Neighborhood sensitivity: what are the most expensive and least expensive neighborhoods in each borough?
Neighborhood sensitivity 2: what are the most expensive and least expensive neighborhoods in each borough if we consider the per unit price? That is, we instead average the price per residential unit of a building.

Part 2 - Predicting Property Prices

Now that we have some ideas about what parameters are important, let’s fit a regression model to predict property prices. Here’s a general outline of your job:

Feature engineering & selection.
Train your model.
Explore different models and features to see what gives the best results.
Plot your results!

Feature Engineer & Feature Selection

Think about what you think would be the most informative features to train on. Additionally, you may think of some more features that may be informative to the model. Don’t simply include all features to your model, this might result in some terribly long training times. Ideally, your model shouldn’t take longer than about 30 seconds to train. For reference, the best model I found took only about 9 seconds to train.

A warning: don’t include any features that are derived from price! For example, if we include price_per_sqft and gross_square_feet, then our model will easily figure out the price and have basically zero error. Since our goal is to determine the price, we should only provide features that are disjoint from it.

Picking a Model

Once you’ve got an idea of which features are important, let’s train our model! You may find it useful to start with the code we used for the Titanic lab. You should be doing the following:

Slice your dataset to include the features you want.
Split your dataset into a training set and labels, and testing set and labels.
Fit the model!
Test the model to determine it’s accuracy. There are two lines commented out that you may find useful.
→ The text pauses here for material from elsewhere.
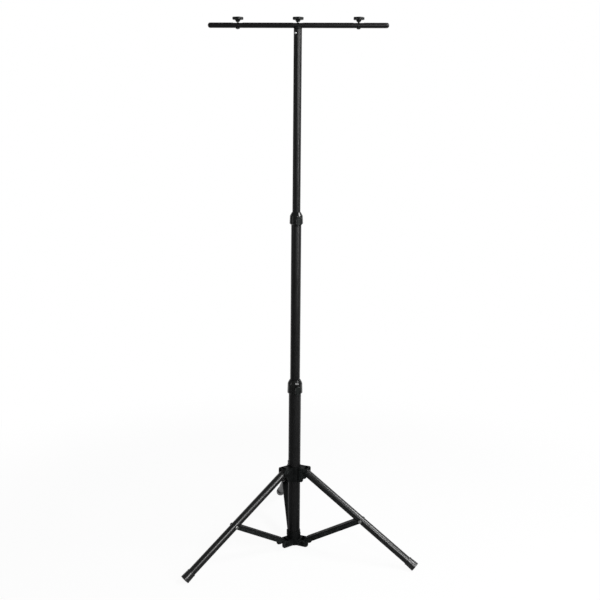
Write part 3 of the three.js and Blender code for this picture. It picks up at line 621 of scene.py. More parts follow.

You will not be graded on how optimal the model is, simply if you’ve correctly trained one. Kudos will be given to the best tuned model :) Here’s some models that you might want to try from scikit, but feel free to use anything you want!

Some tips:

Start with as few features as possible, then slowly add more. Otherwise, your model might take too long to train! In the real world, you might actually want to do the opposite since you might have some beefy machines and more data typically means better fits.
Use a fixed random state in your models, e.g. random_state=2. This will ensure that you can compare different feature sets.
The provided lines will print out the (log of the) mean square error (MSE) and the R^2 value. In short, the lower the MSE the better, and the closer to 1 the R^2 the better. Typically, an R^2 value over 0.7 is fairly good in practice. For reference, I was able to pretty easily get an R^2 of 0.5 or so, but it took some effort to get to 0.64 or so.

Visualization

Finally, let’s visualize our predictions. Your goal is to use Matplotlib to generate a scatter plot. The x-axis should be your predicted property value and the y-axis should be the true value. Note that if our prediction was perfect, everything would simply be a point on the line y=x! In light of this, include the line defined by y=x in some other color. This way, we can visualize how far off our estimates are by seeing how far they lie from this line. Finally, add an x label, a y label, and a title to your plot.

Note, given some outliers, you probably will want to cap your graph at something like $2.5m, otherwise you probably won’t see anything meaningful. Take a look at set_xlim and set_ylim.

Extra Credit

Visualize your results in any other meaningful way using Matplotlib. Plot something other than what we already plotted!